Let us now revisit that story and imagine a different response.
Those for whom the banquet was originally prepared, instead of declining, say an eager "yes" to the invitation.
"We gladly and gratefully respond. We believe Jesus Christ to be the Son of God and Savior of the world. We recognize our need for forgiveness and come to the foot of the cross so that the blood of Christ can cleanse us from our sins. And we accept the wedding garments of the bride of Christ.
"We wear them at the table and we come joyfully as invited guests to the table of the Lord."
Now the meaning behind the words are understood.

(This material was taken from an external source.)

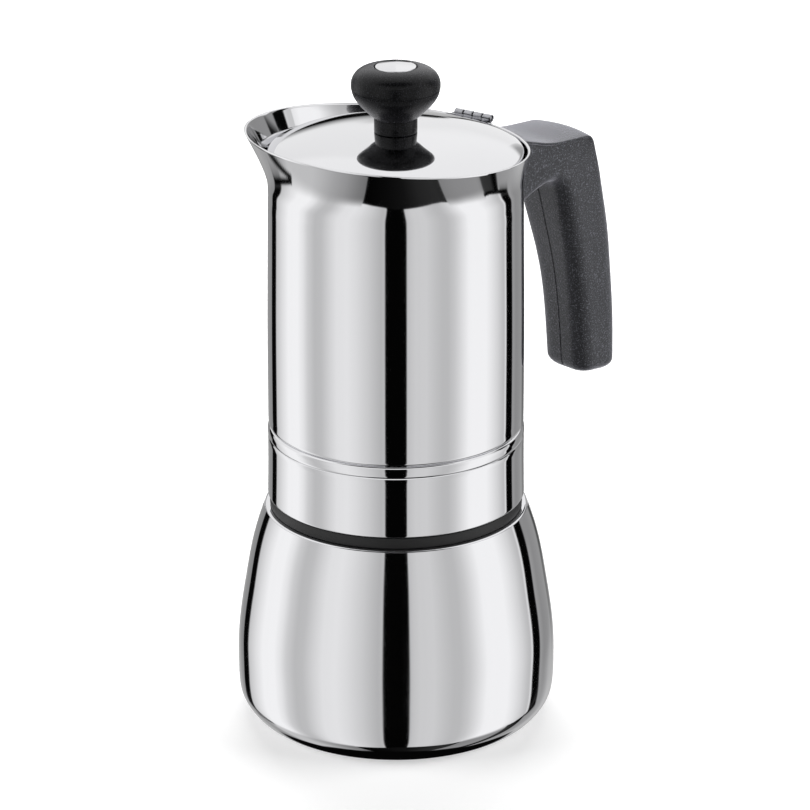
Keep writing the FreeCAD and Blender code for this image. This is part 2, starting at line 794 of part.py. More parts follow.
def rung(body, name, d, inner, outer, share, soft_in, soft_out, bow):
    """One cross-section of the handle, from a point of its inner line to one of its outer line.

    Points are (reach from the pot's axis, depth below the handle's top). The section is a
    rectangle with rounded corners whose outer side is bowed; share is its part of the full width.
    """
    half = number(d.handle_half_width) * share
    reach = outer[0] - inner[0]
    rise = inner[1] - outer[1]
    long = math.hypot(reach, rise)
    sketch = new_sketch(body, name, "YZ_Plane")
    tilt = Rotation(Vector(1, 0, 0), math.degrees(math.atan2(reach, rise)))
    foot = d.handle_top - inner[1]
    sketch.AttachmentOffset = Placement(Vector(0, number(foot), inner[0]), tilt)
    sketch.setExpression("AttachmentOffset.Base.y", foot.text)
    side = long - bow
    low, high = 0.293 * soft_in, 0.293 * soft_out
    arcs = [
        ((-half, soft_in), (-half + low, low), (-half + soft_in, 0)),
        ((half - soft_in, 0), (half - low, low), (half, soft_in)),
        ((half, side - soft_out), (half - high, side - high), (half - soft_out, side + 0.15 * bow)),
        ((half - soft_out, side + 0.15 * bow), (0, long), (-half + soft_out, side + 0.15 * bow)),
        ((-half + soft_out, side + 0.15 * bow), (-half + high, side - high), (-half, side - soft_out)),
    ]
    for first, middle, last in arcs:
        sketch.addGeometry(Part.Arc(vector(first), vector(middle), vector(last)), False)
    for before, after in ((0, 1), (1, 2), (4, 0)):
        line = Part.LineSegment(vector(arcs[before][2]), vector(arcs[after][0]))
        sketch.addGeometry(line, False)
    return sketch


RUNGS = [
    ((37.0, 20.8), (36.0, -5.0), 0.992, 3.0, 0.7, 0.3),
    ((45.0, 17.0), (46.0, -2.6), 0.996, 3.2, 0.7, 0.3),
    ((51.5, 14.5), (55.5, -0.4), 1.0, 3.6, 0.7, 0.3),
    ((57.3, 14.1), (66.0, 0.0), 1.0, 4.2, 0.8, 0.9),
    ((60.4, 16.8), (73.6, 1.2), 0.992, 4.6, 1.0, 2.2),
    ((62.2, 21.5), (78.2, 8.0), 0.968, 5.0, 2.0, 2.2),
    ((64.4, 29.5), (82.0, 18.4), 0.922, 5.2, 3.6, 2.3),
    ((67.6, 41.0), (86.1, 33.0), 0.852, 5.2, 4.8, 2.0),
    ((70.3, 54.0), (88.9, 50.0), 0.79, 5.2, 5.2, 1.6),
    ((72.0, 67.0), (90.5, 66.0), 0.774, 5.2, 5.2, 1.5),
    ((73.0, 79.4), (91.0, 79.0), 0.766, 5.2, 5.2, 1.5),
    ((73.7, 85.5), (91.2, 86.5), 0.766, 5.2, 5.2, 1.5),
]


def handle(doc, d):
    """The moulded handle: a flat-topped root on the jug and a grip that tapers downward."""
    body = new_body(doc, "handle")
    top = d.handle_top
    sections = [rung(body, f"rung_{index}", d, *sizes) for index, sizes in enumerate(RUNGS)]
    bar = body.newObject("PartDesign::AdditiveLoft", "bar")
    bar.Profile = sections[0]
    bar.Sections = sections[1:]
    doc.recompute()
    foot = new_sketch(body, "foot_section")
    outline(foot, [
        (60.0, 80.0),
        (100.0, 80.0),
        (100.0, top - 76.0),
        (91.8, top - 78.0),
        [(91.3, 97.4), (89.9, 95.2)],
        (86.8, top - 84.3),
        [(82.4, 93.2), (77.8, 94.2), (74.6, 96.2)],
        (72.4, top - 77.6),
        (60.0, top - 76.0),
    ])
    end = body.newObject("PartDesign::Pocket", "rounded_foot")
    end.Profile = foot
    end.Type = 1
    end.SideType = "Symmetric"
    doc.recompute()
    wall = new_sketch(body, "jug_clearance")
    outline(wall, [
        (0, 150), (d.jug_waist + 0.65, 150), (d.jug_waist + 0.45, 174.0), (40.3, top + 1.7),
        (40.9, top + 4.2), (41.6, top + 7.0), (0, top + 7.0),
    ])
    clear = body.newObject("PartDesign::Groove", "jug_clear")
    clear.Profile = wall
    clear.ReferenceAxis = (wall, ["V_Axis"])
    clear.Angle = 360
    doc.recompute()
    slot = new_sketch(body, "bracket_slot_section")
    outline(slot, [(38.0, 160.8), (41.9, 160.8), (41.9, 169.7), (56.3, 169.7), (56.3, 172.5), (38.0, 172.5)])
    pocket = body.newObject("PartDesign::Pocket", "bracket_slot")
    pocket.Profile = slot
    pocket.SideType = "Symmetric"
    pocket.Length = 13.0
    doc.recompute()
    bore = new_sketch(body, "screw_bore_section", "XY_Plane")
    offset_plane(bore, 150)
    circle(bore, (50.0, 0), d.screw_radius + 0.15)
    blind_cut(body, "screw_bore", bore, 26, reverse=True)
    sink = new_sketch(body, "screw_sink_section", "XY_Plane")
    offset_plane(sink, 150)
    circle(sink, (50.0, 0), 3.8)
    blind_cut(body, "screw_sink", sink, 16.8, reverse=True)
    notch = new_sketch(body, "hinge_notch_section")
    notch.AttachmentOffset = Placement(Vector(), Rotation(Vector(0, 1, 0), number(d.hinge_angle)))
    outline(notch, [
        (38.0, top - 1.8), (41.4, top - 1.8), (42.0, top + 2.6), (44.2, top + 2.6), (44.2, top + 9),
        (38.0, top + 9),
    ])
    relief = body.newObject("PartDesign::Pocket", "hinge_notch")
    relief.Profile = notch
    relief.SideType = "Symmetric"
    relief.Length = 15.0
    doc.recompute()
    return body


def handle_bracket(doc, d):
    """The steel angle welded to the jug, whose tongue the handle's screw grips."""
    body = new_body(doc, "handle_bracket")
    side = new_sketch(body, "angle_section")
    outline(side, [(39.0, 161.0), (41.6, 161.0), (41.6, 170.2), (56.0, 170.2), (56.0, 172.2), (39.0, 172.2)])
    angle = body.newObject("PartDesign::Pad", "angle")
    angle.Profile = side
    angle.SideType = "Symmetric"
    angle.Length = 12.4
    doc.recompute()
    wall = new_sketch(body, "wall_section")
    outline(wall, [(0, 150), (d.jug_waist + 0.42, 150), (d.jug_waist + 0.25, 175), (0, 175)])
    clear = body.newObject("PartDesign::Groove", "wall_seat")
    clear.Profile = wall
    clear.ReferenceAxis = (wall, ["V_Axis"])
    clear.Angle = 360
    doc.recompute()
    bore = new_sketch(body, "thread_section", "XY_Plane")
    offset_plane(bore, 165)
    circle(bore, (50.0, 0), d.screw_radius + 0.05)
    blind_cut(body, "thread", bore, 12, reverse=True)
    return body


def handle_screw(doc, d):
    """The screw that clamps the handle's root to the bracket from below."""
    body = screw(doc, "handle_screw", 3.6, d.screw_radius, d.handle_top - 11.5, d.handle_top - 3.5)
    body.Placement = Placement(Vector(50.0, 0, 0), Rotation())
    return body


PIECES = [
    boiler_shell, base_disc, joint_ring, valve_body, valve_nut, valve_washer, valve_poppet, valve_spring,
    funnel, funnel_plate, gasket, filter_plate, collar, jug_shell, jug_floor, column, column_cap,
    lid, knob, knob_cap, knob_screw, knob_washer, jug_leaf, lid_leaf, hinge_pin,
    handle, handle_bracket, handle_screw,
]


def check(doc, pieces):
    """Stop if any object failed or any piece is not one valid solid."""
    for item in doc.Objects:
        if {"Invalid", "Error"} & set(item.State):
            raise RuntimeError(f"{item.Name} failed: {item.State}")
    for piece in pieces:
        shape = piece.Shape
        if shape.isNull() or not shape.isValid():
            raise RuntimeError(f"{piece.Label} has no valid shape")
        if len(shape.Solids) != 1:
            raise RuntimeError(f"{piece.Label} has {len(shape.Solids)} solids")
        print(f"{piece.Label}: {shape.Volume:.0f} mm3")


def main():
    """Build every piece, check the document and write one STEP file a piece."""
    doc = FreeCAD.newDocument("moka_pot")
    d = make_sheet(doc)
    pieces = [make(doc, d) for make in PIECES]
    doc.recompute()
    check(doc, pieces)
    os.makedirs("parts", exist_ok=True)
    for piece in pieces:
        piece.Shape.exportStep(os.path.join("parts", f"{piece.Label}.step"))


main()
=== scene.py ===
"""Stovetop moka pot: detailed pieces, finishes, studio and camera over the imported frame."""

import logging
import math
from dataclasses import dataclass
from enum import Enum
from typing import Any, Iterable, Sequence

import bmesh
import bpy
import numpy as np
from mathutils import Matrix, Vector


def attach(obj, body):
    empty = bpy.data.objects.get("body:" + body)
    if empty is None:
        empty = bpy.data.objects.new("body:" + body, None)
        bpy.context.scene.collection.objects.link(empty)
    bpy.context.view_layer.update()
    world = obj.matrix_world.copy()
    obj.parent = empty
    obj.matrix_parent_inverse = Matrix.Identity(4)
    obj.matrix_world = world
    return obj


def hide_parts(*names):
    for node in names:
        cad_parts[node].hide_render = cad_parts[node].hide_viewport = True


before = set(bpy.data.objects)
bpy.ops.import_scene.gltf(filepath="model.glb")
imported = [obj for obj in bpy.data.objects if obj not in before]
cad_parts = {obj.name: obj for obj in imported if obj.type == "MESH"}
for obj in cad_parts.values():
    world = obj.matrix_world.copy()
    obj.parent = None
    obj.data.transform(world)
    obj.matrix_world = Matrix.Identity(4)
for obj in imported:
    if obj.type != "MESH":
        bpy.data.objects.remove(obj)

LOG = logging.getLogger("moka_pot")
MM = 0.001
Point = tuple[float, float]
Section = tuple[Point, ...]
Table = tuple[Point, ...]
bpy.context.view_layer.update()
LAID = Matrix.Rotation(math.radians(-90), 4, "X")  # lays an upright turned piece along +Y


class Body(Enum):
    """The moving groups of the pot."""

    BOILER = "boiler"
    VALVE = "valve"
    FUNNEL = "funnel"
    SEAL = "seal"
    FILTER = "filter"
    JUG = "jug"
    LID = "lid"


# ---------------------------------------------------------------- small tools


def linear(code: str) -> tuple[float, float, float, float]:
    """Turn an sRGB hex code into a linear colour.

    Args:
        code: Six hex digits.

    Returns:
        Linear red, green, blue and an alpha of 1.
    """
    parts = [int(code[i:i + 2], 16) / 255 for i in (0, 2, 4)]
    lin = [c / 12.92 if c <= 0.04045 else ((c + 0.055) / 1.055) ** 2.4 for c in parts]
    return (lin[0], lin[1], lin[2], 1.0)


def add_node(
    tree: bpy.types.NodeTree,
    kind: str,
    settings: dict[str, Any] | None = None,
    links: dict[str | int, bpy.types.NodeSocket] | None = None,
) -> bpy.types.Node:
    """Add a node with its settings and the links into it.

    Args:
        tree: The tree the node goes into.
        kind: The node's type name.
        settings: Input defaults by socket name, or node properties by their name.
        links: Output sockets to join to this node's inputs, by name or number.

    Returns:
        The new node.
    """
    node = tree.nodes.new(kind)
    for key, value in (settings or {}).items():
        if hasattr(node, key):
            setattr(node, key, value)
        else:
            node.inputs[key].default_value = value
    for key, socket in (links or {}).items():
        tree.links.new(socket, node.inputs[key])
    return node


def spline(points: Sequence[Point], per_span: int = 12) -> list[Point]:
    """Draw a curve of continuous curvature through points.

    Args:
        points: The points, in order.
        per_span: How many samples each span between two points gets.

    Returns:
        Samples along the curve, the first and last points among them.
    """
    knots = np.array(points, float)
    chord = np.concatenate([[0], np.cumsum(np.linalg.norm(np.diff(knots, axis=0), axis=1))])
    gap = np.diff(chord)
    count = len(knots)
    system = np.eye(count)
    right = np.zeros_like(knots)
    for i in range(1, count - 1):
        system[i, i - 1:i + 2] = [gap[i - 1], 2 * (gap[i - 1] + gap[i]), gap[i]]
        right[i] = 6 * ((knots[i + 1] - knots[i]) / gap[i] - (knots[i] - knots[i - 1]) / gap[i - 1])
    bend = np.linalg.solve(system, right)
    samples = []
    for i in range(count - 1):
        for step in range(per_span):
            t = gap[i] * step / per_span
            rest = gap[i] - t
            samples.append(
                (bend[i] * rest ** 3 + bend[i + 1] * t ** 3) / (6 * gap[i])
                + (knots[i] / gap[i] - bend[i] * gap[i] / 6) * rest
                + (knots[i + 1] / gap[i] - bend[i + 1] * gap[i] / 6) * t
            )
    samples.append(knots[-1])
    return [tuple(map(float, sample)) for sample in samples]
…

Go to a Chinese restaurant. Their tradition is to give far more than you can eat. Usually they encourage you to take away the excess, to share it with others, inviting them to come themselves.
We are encouraged to take away, to share with others, and to invite them. Taste and see that the Lord is gracious (Psalm 34:8).
May we not be gluttonous Christians, keeping everything for ourselves, but rather dispersing Christians. You and I, however, must be feeding at the banquet table. Famished Christians are in no position to feed the world.
Let us take of these spiritual treasures, this rich food, feasted and nourished, and then help a hungry world to take their places at God's table with us.